Le_boeuf_de_Mèze the Creative Commons Attribution-Share Alike 3.0 Unported Auteur Élisabeth Delquignie
 

Ibère, Phénicienne, officiellement fondée avant Agde par les Phocéens, Mèze compte plus de 2600 ans d’existence. Les vétérans romains y cultivèrent la vigne au point de provoquer un problème de concurrence avec Rome. Suite à l’occupation et aux destructions des Sarrasins chassés en 736 par Charles Martel, Charlemagne offrit des parcelles afin de favoriser l’installation d’Espagnols fuyant la main mise des Arabes sur leur péninsule. Entre voisins et plus avec l’Espagne, un peu différemment avec l’Italie, les apports de population dans le Sud ne datent pas d’hier. À noter que, donnée par Simon de Monfort à l’Église, la ville sera gérée par l’évêque d’Agde jusqu’à la Révolution, comme quoi le pouvoir et la religion officielle ont historiquement été cul et chemise en France. 
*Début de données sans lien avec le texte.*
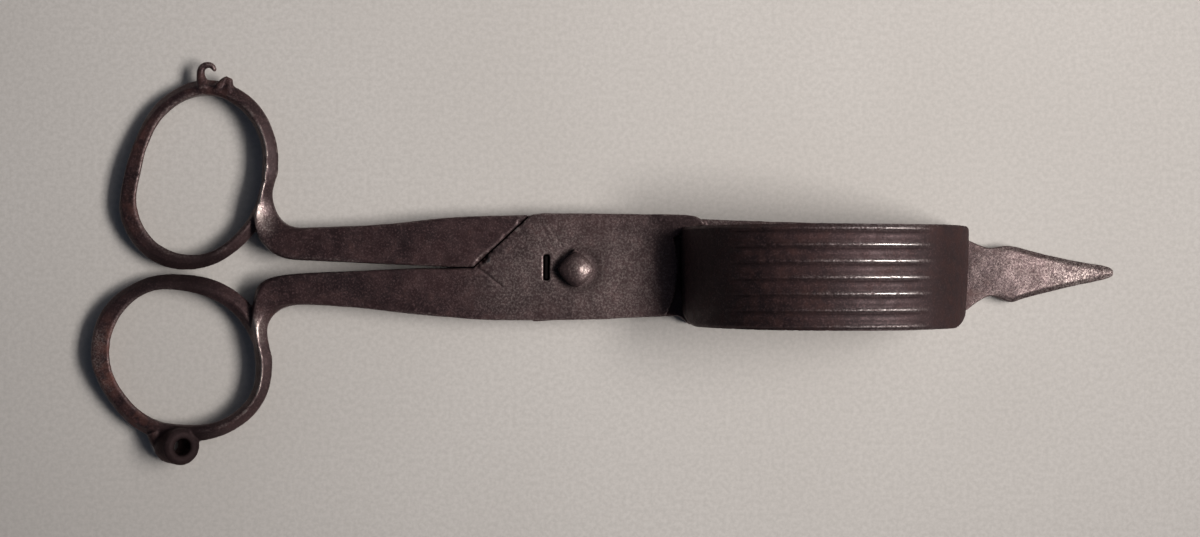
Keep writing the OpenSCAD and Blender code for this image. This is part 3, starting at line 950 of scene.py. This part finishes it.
def lights():
    soft_light("key", (345, 20, 360), (-10, 70, 0), (340, 120), 60, 0.51)
    soft_light("wide", (330, 120, 420), (0, 60, 0), (900, 300), 100, 0.22)
    world = bpy.data.worlds.new("studio")
    world.use_nodes = True
    background = world.node_tree.nodes["Background"]
    background.inputs["Color"].default_value = rgb(0.60, 0.73, 1.0)
    background.inputs["Strength"].default_value = 0.065
    bpy.context.scene.world = world
    bpy.context.scene.view_settings.view_transform = "Standard"


CAMERA_PLACE = (4.08, -0.17, 250)
CAMERA_ANGLE = 44.2


def camera():
    """Straight above the snuffer, with the box arm's bow at the top of the picture."""
    data = bpy.data.cameras.new("camera")
    data.angle = math.radians(CAMERA_ANGLE)
    data.clip_start, data.clip_end = 0.01, 10
    obj = bpy.data.objects.new("camera", data)
    bpy.context.scene.collection.objects.link(obj)
    obj.location = Vector(CAMERA_PLACE) * MM
    bpy.context.scene.camera = obj


# ---------------------------------------------------------------- putting it together

forged_iron = iron_material("forged_iron", DARK, BROWN)
# Bright, glossy bare metal: wear, and the painted highlight on the reeds' crests
box_iron = iron_material("box_iron", rgb(0.011, 0.0068, 0.0075), rgb(0.026, 0.0145, 0.0152),
                         steel=rgb(0.62, 0.56, 0.54), gloss=0.56, worn_gloss=0.20)
rivet_iron = iron_material("rivet_iron", DARK, rgb(0.055, 0.036, 0.034), gloss=0.42,
                           worn_gloss=0.40)
# Painted shade: the closing spring is near black with almost no sheen, so the slot it fills reads
# as a dark hole
spring_steel = iron_material("spring_steel", BLACK, BLACK, BLACK, BLACK, gloss=0.85, shine=0.05)

PIECES = (
    (box_arm(), "box_side", "box_arm", "forged_iron", forged_iron),
    (cutter_arm(), "cutter_side", "cutter_arm", "forged_iron", forged_iron),
    (box_crown(), "box_side", "box_crown", "box_iron", box_iron),
    (worked("back_wall", "box_back", PLATE_VOXEL, 21, 0.6),
     "box_side", "box_back", "box_iron", box_iron),
    (worked("press", "press_plate", PLATE_VOXEL, 24, 0.4),
     "cutter_side", "press_plate", "box_iron", box_iron),
    (worked("domed_rivet", "pivot_rivet", RIVET_VOXEL, 27, 0.7, DOME_POLISH_AND_HIGHLIGHT, [domed_head()]),
     "box_side", "pivot_rivet", "rivet_iron", rivet_iron),
    (worked("square_rove", "pivot_rove", ROVE_VOXEL, 30, 0.3),
     "box_side", "pivot_rove", "rivet_iron", rivet_iron),
)
for piece, body, node, slot, material in PIECES:
    piece.data.materials.clear()
    piece.data.materials.append(material)
    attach(piece, body)
    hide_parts(node)

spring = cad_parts["closing_spring"]
spring.data.materials.clear()
spring.data.materials.append(spring_steel)

floor()
lights()
camera()
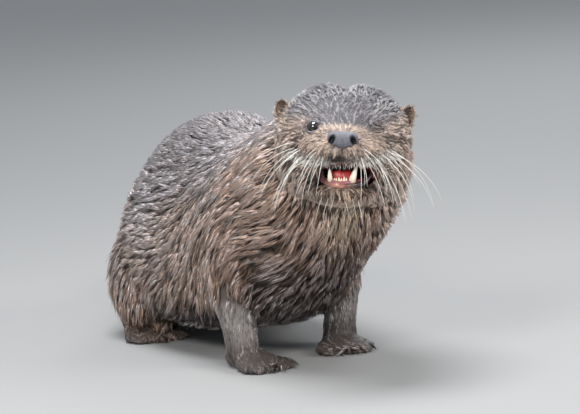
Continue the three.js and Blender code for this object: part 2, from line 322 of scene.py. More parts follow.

Mèze_(34140),_Le_port,_Quai_Baptiste_Guitard the Creative Commons Attribution 3.0 Unported Auteur Sebastien GUERIN

Quoi qu’il en soit, il a quelque chose de plus cet Étang de Thau... avec l’air iodé, le petit hippocampe si rare comparé aux moules, aux huîtres, aux palourdes et clovisses par millions depuis qu’elles se récoltent et se vendent, ce plus si volatile a pourtant fait converger ici des rayons de poésie, de musique, d’inspiration. Après y avoir fondé un festival de musiques du Monde (1990), passé par le Lubéron, le Sénégal, Pierre Vassiliu (1937-2014) s’installe à Mèze en 2000. Il y a du Boby Lapointe dans les effets recherchés, les jeux de mots, il y a un peu de Brassens quand il dit « pisser » dans plus d’une chanson. Il y a beaucoup d’humour avec le martien « Qui c’est celui-là ? », avec « Alice », « Armand », ou « Ivanhoé », de la douceur sentimentale : « Amour, amitié », « Dans ma maison d’amour », de la poésie urbaine « J’ai trouvé un journal dans le hall de l’aéroport »... Pierre Vassiliu est mort à Sète de Parkinson ; ses cendres ont été dispersées dans l’Étang de Thau. 

(1) Sûr que lors des repas de fêtes qui s’ensuivent s’entonnent les chansons sur les bœufs. En occitan « Quand lou bouvier ven de laura... », antérieure à 1749 où elle fut pour la première fois, écrite. Et en français « J’ai deux grands bœufs dans mon étable... », chanson de Pierre Dupont (1821-1870), poète, chansonnier à Paris, estimé par Auguste Fourès. À Lyon où il revient après avoir perdu sa femme et le bonheur, malgré les amis voulant lui rendre le goût de vivre, il meurt à 49 ans... Sa vie contredit quelque peu les paroles de sa chanson où la vie des bœufs est préférée à celle de l'épouse. Une rue porte son nom, non loin de l’École Normale à la Croix-Rousse, qui m’accueillit en septembre 1971.